The question of how reproductive cells like sperm and eggs maintain their DNA integrity during development is at the heart of a new study by student researchers in the lab of molecular biologist Diana Libuda.
DNA damage occurs dozens or even hundreds of times within each individual developing sperm or egg cell, and the process occurs in organisms ranging from yeast cells to humans.
“The DNA repair pathway we studied is effectively perfect, in that it is able to resolve damage with no sign that there was ever damage there in the first place,” said lead author Erik Toraason, a doctoral candidate in molecular biology. “Our research illuminates this seemingly invisible process and helps us better understand what particular proteins are doing in terms of preserving genome integrity.”
He said the proteins they are studying in worms are also in humans, and mutations in those kinds of genes can have serious consequences.
The consequences of unrepaired breaks can include a group of genetic disorders called chromosomal breakage syndrome and other diseases. The research could someday inform treatment of cancer, infertility and complications due to aging.
The paper, “Meiotic DNA break repair can utilize homolog-independent chromatid templates in C. elegans,” appeared in the journal Current Biology. Contributors include Libuda, the principal investigator, and UO researchers Anna Horacek, Cordell Clark, Marissa L. Glover, Victoria L. Adler and Alina Salagean — three of whom were undergraduate researchers at the time of the study — as well as Francesca Cole and Tolkappiyan Premkumar from the MD Anderson Cancer Center in Smithville, Texas.
The repair pathway that is the focus of the study occurs during meiosis, the process that ensures developing eggs and sperm contain the correct number of chromosomes. The pathway is difficult to study because it leaves no noticeable changes in the DNA as an indicator that it ever happened, Toraason said.
Using genetic tools, researchers developed an assay — an investigative procedure to measure activity — to generate and detect the repair of double-strand DNA breaks in C. elegans roundworms. Not only were investigators able to visualize the “invisible” repair events but they could also examine individual interactions of DNA molecules using sequencing analysis.

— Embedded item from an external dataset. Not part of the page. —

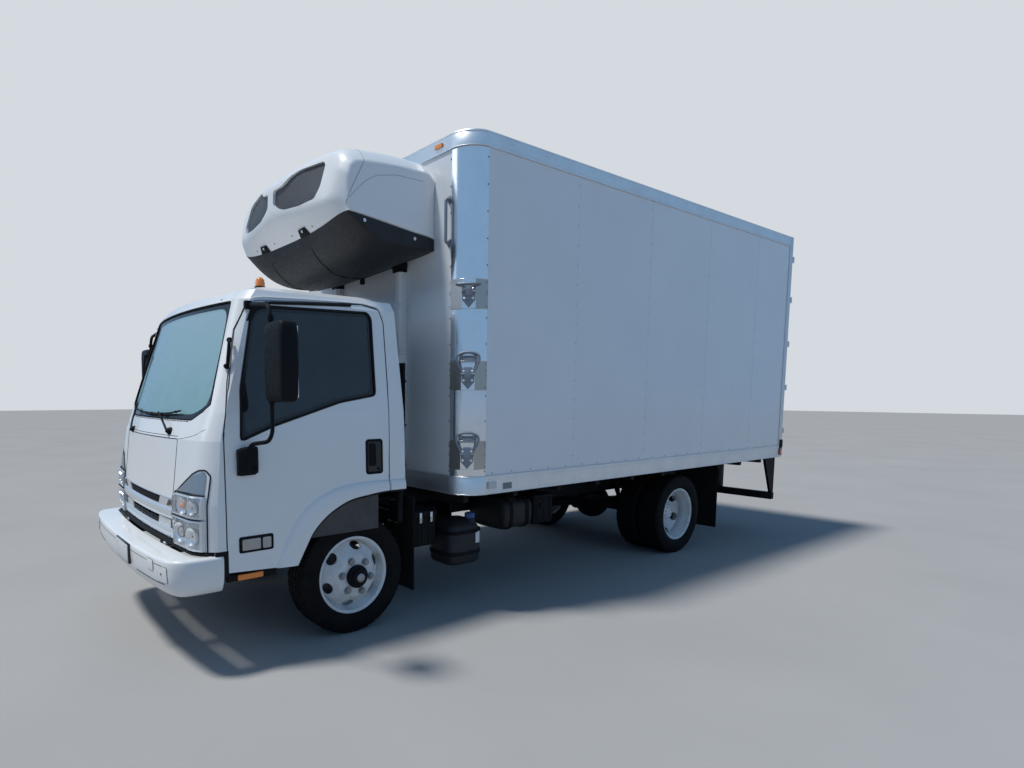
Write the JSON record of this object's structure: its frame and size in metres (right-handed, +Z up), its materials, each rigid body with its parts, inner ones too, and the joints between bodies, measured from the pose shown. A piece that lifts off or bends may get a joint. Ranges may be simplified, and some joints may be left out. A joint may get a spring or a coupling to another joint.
{
  "type": "refrigerated box truck",
  "caption": "Low cab-over truck with a tilting cab, an insulated box body, a nose-mounted cooling unit, swing rear doors and twin rear wheels.",
  "frame": {"origin": "on the ground at the middle of the overall length and width", "axes": "+Z up, -Y is the direction of travel, +X is the driver's (left) side"},
  "size_m": [2.84, 7.074, 3.3919],
  "materials": {
    "tyre": "moulded rubber",
    "wheel_paint": "satin white",
    "chassis_black": "semi-gloss black",
    "cast_block": "as cast",
    "black_plastic": "fine grain",
    "exhaust_steel": "heat stained",
    "cab_paint": "gloss white",
    "grille_paint": "gloss white and silver",
    "lamp_lens": "clear lens",
    "cab_glass": "green tint",
    "marker_lens": "amber and red lens",
    "tail_lens": "red lens",
    "cab_trim": "grained",
    "seat_cloth": "woven",
    "panel_white": "smooth white panel",
    "floor_metal": "duct floor",
    "bare_aluminium": "bright mill",
    "cast_step": "dark cast steps and rail",
    "stainless": "brushed",
    "unit_white": "gloss white moulding"
  },
  "bodies": {
    "chassis": {"air_intake": "black_plastic", "battery_box": "black_plastic", "body_rails": "bare_aluminium", "box_floor": "floor_metal", "box_front_wall": "panel_white", "box_lamps": "marker_lens", "box_roof": "panel_white", "box_sills": "chassis_black", "box_wall_left": "panel_white", "box_wall_right": "panel_white", "bumper": "cab_paint", "cooling_base": "black_plastic", "cooling_cover": "unit_white", "cooling_grilles": "black_plastic", "corner_posts": "bare_aluminium", "driveshaft": "chassis_black", "engine_block": "cast_block", "evaporator": "unit_white", "folding_steps": "cast_step", "frame_rails": "chassis_black", "front_axle": "chassis_black", "leaf_springs": "chassis_black", "mudguards": "black_plastic", "muffler": "exhaust_steel", "rear_axle": "chassis_black", "rear_frame": "stainless", "side_tanks": "black_plastic", "tail_lamps": "tail_lens", "underride_guard": "chassis_black", "unit_conduits": "unit_white"},
    "cab": {"arch_liners": "black_plastic", "cab_glass": "cab_glass", "cab_lamps": "marker_lens", "cab_shell": "cab_paint", "dashboard": "cab_trim", "front_panel": "cab_paint", "grille": "grille_paint", "headlamps": "lamp_lens", "seats": "seat_cloth", "steering_wheel": "cab_trim"},
    "cab_door_left": {"door_left": "cab_paint", "door_glass_left": "cab_glass", "mirror_left": "black_plastic"},
    "steer_left": {"knuckle_left": "chassis_black"},
    "wheel_front_left": {"front_tyre_left": "tyre", "front_wheel_left": "wheel_paint"},
    "wheels_rear_left": {"rear_tyres_left": "tyre", "rear_wheels_left": "wheel_paint"},
    "rear_door_left": {"cargo_door_left": "panel_white"},
    "cab_door_right": {"door_right": "cab_paint", "door_glass_right": "cab_glass", "mirror_right": "black_plastic"},
    "steer_right": {"knuckle_right": "chassis_black"},
    "wheel_front_right": {"front_tyre_right": "tyre", "front_wheel_right": "wheel_paint"},
    "wheels_rear_right": {"rear_tyres_right": "tyre", "rear_wheels_right": "wheel_paint"},
    "rear_door_right": {"cargo_door_right": "panel_white"}
  },
  "joints": [
    {"name": "cab_tilt", "type": "hinge", "parent": "chassis", "child": "cab", "pos_m": [0, -3.297, 0.685], "axis": [1, 0, 0], "range_deg": [0, 45]},
    {"name": "door_hinge_left", "type": "hinge", "parent": "cab", "child": "cab_door_left", "pos_m": [0.99, -3.045, 1], "axis": [0, 0, -1], "range_deg": [0, 70]},
    {"name": "steering_left", "type": "hinge", "parent": "chassis", "child": "steer_left", "pos_m": [0.7, -2.222, 0.4], "axis": [0, 0, 1], "range_deg": [-35, 35]},
    {"name": "front_wheel_spin_left", "type": "hinge", "parent": "steer_left", "child": "wheel_front_left", "pos_m": [0.833, -2.222, 0.4], "axis": [1, 0, 0], "continuous": true},
    {"name": "rear_wheel_spin_left", "type": "hinge", "parent": "chassis", "child": "wheels_rear_left", "pos_m": [0.825, 1.588, 0.4], "axis": [1, 0, 0], "continuous": true},
    {"name": "cargo_hinge_left", "type": "hinge", "parent": "chassis", "child": "rear_door_left", "pos_m": [1.207, 3.525, 2.1], "axis": [0, 0, -1], "range_deg": [0, 270]},
    {"name": "door_hinge_right", "type": "hinge", "parent": "cab", "child": "cab_door_right", "pos_m": [-0.99, -3.045, 1], "axis": [0, 0, 1], "range_deg": [0, 70]},
    {"name": "steering_right", "type": "hinge", "parent": "chassis", "child": "steer_right", "pos_m": [-0.7, -2.222, 0.4], "axis": [0, 0, 1], "range_deg": [-35, 35]},
    {"name": "front_wheel_spin_right", "type": "hinge", "parent": "steer_right", "child": "wheel_front_right", "pos_m": [-0.833, -2.222, 0.4], "axis": [1, 0, 0], "continuous": true},
    {"name": "rear_wheel_spin_right", "type": "hinge", "parent": "chassis", "child": "wheels_rear_right", "pos_m": [-0.825, 1.588, 0.4], "axis": [1, 0, 0], "continuous": true},
    {"name": "cargo_hinge_right", "type": "hinge", "parent": "chassis", "child": "rear_door_right", "pos_m": [-1.207, 3.525, 2.1], "axis": [0, 0, 1], "range_deg": [0, 270]}
  ],
  "couplings": [
    {"joint": "steering_right", "follows": "steering_left", "ratio": 1}
  ]
}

“This powerful assay enables us to detect when and how DNA breaks are repaired in developing eggs, and importantly, we can now actually start to figure out the mechanisms of these DNA repair events,” said Libuda, a professor in the UO’s Department of Biology and Institute of Molecular Biology. “We can put different genetic components into this assay and determine their function in maintaining our genetic information, or whether they have any function at all.”
Among other things, researchers are hoping to gain a better understanding of how broken DNA molecules select from several nearly identical DNA templates to use for repair when a break occurs. The research has already revealed a specific gene that plays a novel role in the process of DNA repair.

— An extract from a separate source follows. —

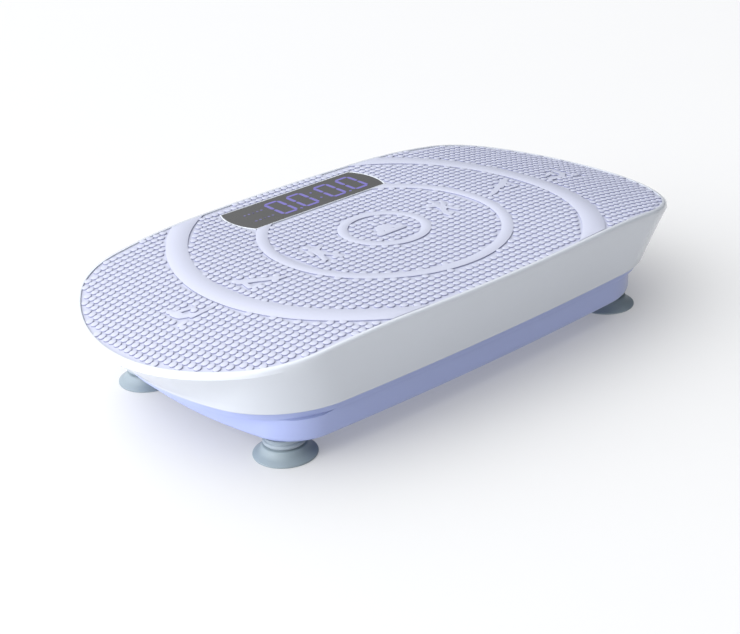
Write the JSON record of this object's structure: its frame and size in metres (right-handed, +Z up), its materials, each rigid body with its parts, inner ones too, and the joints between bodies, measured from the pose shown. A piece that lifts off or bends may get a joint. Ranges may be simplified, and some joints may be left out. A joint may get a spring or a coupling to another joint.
{
  "type": "vibration plate",
  "caption": "Slim oscillating exercise plate: crowned, rounded deck with a dimpled mat and timer window, rocking over a shallow tub on suction feet.",
  "frame": {"origin": "on the floor under the middle of the plate, where the suction cups stand", "axes": "+Z up, +X along the deck, +Y across it towards the display and the power inlet"},
  "size_m": [0.524, 0.284, 0.098],
  "materials": {
    "foot_grey": "satin",
    "cup_rubber": "soft satin",
    "bright_steel": "ground",
    "cast_grey": "painted grey",
    "zinc_steel": "zinc plated",
    "motor_paint": "satin",
    "black_plastic": "fine texture",
    "copper_winding": "varnished winding",
    "cast_aluminium": "cast",
    "black_rubber": "matt",
    "board_green": "solder mask",
    "transformer_tape": "tape",
    "capacitor_sleeve": "shrink sleeve",
    "brass_pin": "bright",
    "rocker_red": "gloss",
    "tub_lavender": "satin gloss",
    "shell_white": "gloss",
    "board_white": "moulded",
    "mat_lavender": "soft matt",
    "smoked_window": "smoked, gloss"
  },
  "bodies": {
    "base": {"base_tub": "tub_lavender", "chassis_plate": "zinc_steel", "foot_neck_1": "foot_grey", "foot_neck_2": "foot_grey", "foot_neck_3": "foot_grey", "foot_neck_4": "foot_grey", "suction_cup_1": "cup_rubber", "suction_cup_2": "cup_rubber", "suction_cup_3": "cup_rubber", "suction_cup_4": "cup_rubber", "pivot_post_near": "cast_grey", "pivot_post_far": "cast_grey", "pivot_bearing_near": "bright_steel", "pivot_bearing_far": "bright_steel", "crank_block_near": "cast_grey", "crank_block_far": "cast_grey", "crank_bearing_near": "bright_steel", "crank_bearing_far": "bright_steel", "motor_cradle": "black_plastic", "motor_strap": "zinc_steel", "motor_can": "motor_paint", "motor_front_cap": "black_plastic", "motor_rear_cap": "black_plastic", "drive_belt": "black_rubber", "stop_posts": "cast_grey", "stop_pads": "black_rubber", "control_board": "board_green", "transformer": "transformer_tape", "capacitor": "capacitor_sleeve", "heat_sink": "cast_aluminium", "power_inlet": "black_plastic", "inlet_pins": "brass_pin", "switch_housing": "black_plastic", "base_bolts": "bright_steel"},
    "rotor": {"motor_shaft": "bright_steel", "motor_armature": "copper_winding", "motor_pulley": "cast_aluminium"},
    "crank": {"crank_shaft": "bright_steel", "crank_pulley": "cast_aluminium"},
    "rod": {"connecting_rod": "cast_aluminium", "rod_bearing": "bright_steel"},
    "deck": {"deck_frame": "zinc_steel", "pivot_shaft": "bright_steel", "rod_pin": "bright_steel", "rod_bush": "black_rubber", "frame_screws": "bright_steel", "deck_board": "board_white", "deck_shell": "shell_white", "deck_mat": "mat_lavender", "display_tray": "shell_white", "display_window": "smoked_window", "display_board": "board_green", "digit_module": "black_plastic", "ir_receiver": "black_plastic"},
    "rocker": {"switch_rocker": "rocker_red"}
  },
  "joints": [
    {"name": "deck_rock", "type": "hinge", "parent": "base", "child": "deck", "pos_m": [0, 0, 0.06], "axis": [0, 1, 0], "range_deg": [-1.5, 1.5], "stiffness_Nm_per_rad": 400, "deforming": ["rod_bush"]},
    {"name": "crank_spin", "type": "hinge", "parent": "base", "child": "crank", "pos_m": [0.075, 0, 0.0485], "axis": [0, 1, 0], "continuous": true},
    {"name": "motor_spin", "type": "hinge", "parent": "base", "child": "rotor", "pos_m": [-0.095, 0, 0.049], "axis": [0, 1, 0], "continuous": true},
    {"name": "rod_swing", "type": "hinge", "parent": "crank", "child": "rod", "pos_m": [0.077, 0, 0.0485], "axis": [0, 1, 0], "continuous": true},
    {"name": "switch_rock", "type": "hinge", "parent": "base", "child": "rocker", "pos_m": [0.106, 0.1166, 0.0305], "axis": [0, 0, 1], "range_deg": [0, 16]}
  ],
  "couplings": [
    {"joint": "motor_spin", "follows": "crank_spin", "ratio": 2},
    {"joint": "rod_swing", "follows": "crank_spin", "ratio": -1}
  ]
}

The origins of the research project go back more than 10 years to Libuda’s time as a postdoctoral fellow at Stanford University where she developed several earlier versions of the assay. The advent of new CRISPR-Cas9 genome editing technologies in the 2010s allowed Libuda to more precisely target her research. It led her to abandon earlier versions of the assay and discard years’ worth of work.
CRISPR technology, which earned scientists Jennifer Doudna and Emmanuelle Charpentier the Nobel Prize in chemistry in 2020, has been described as “genetic scissors” that allow scientists to make precise edits to the genome.
“We can now make DNA breaks in exact locations in the genome and figure out how the breaks get repaired within a precise genomic context,” Libuda said.
That’s proven to be the case, and the assay is now assisting researchers around the world in determining the unknown functions of existing genetic components in DNA repair. Data from the assay could eventually be used in therapeutics to prevent birth defects and other problems that plague human health.
Libuda tapped a number of students for her project, all of whom have gone on to other organizations ranging from the Fred Hutchinson Cancer Research Center to the National Institutes of Health to the University of California, Berkeley. Libuda points to her own undergraduate research experiences at UCLA as being critical to her success as a scientist.
“One of the things that drew me to being at the UO is that it’s a university that values undergraduate research and education as well as graduate education,” Libuda said.
Salagean, a recent Clark Honors College graduate in biology, credits her experience in the Libuda Lab with preparing her to pursue a doctorate from the Massachusetts Institute of Technology starting in the fall.
“You come in to face this new research experience and you have no idea how to do all these techniques or what all of these different things mean,” Salagean said. “Learning how to ask questions and to have confidence in asking those questions was just such a valuable experience.”
The research was supported by the National Institutes of Health under award numbers R00HD076165, R35GM128890, T32GM007413, R25HD070817, R01HD098129, by the Knight Campus Undergraduate Scholars program and by an Advancing Science in America Foundation Award.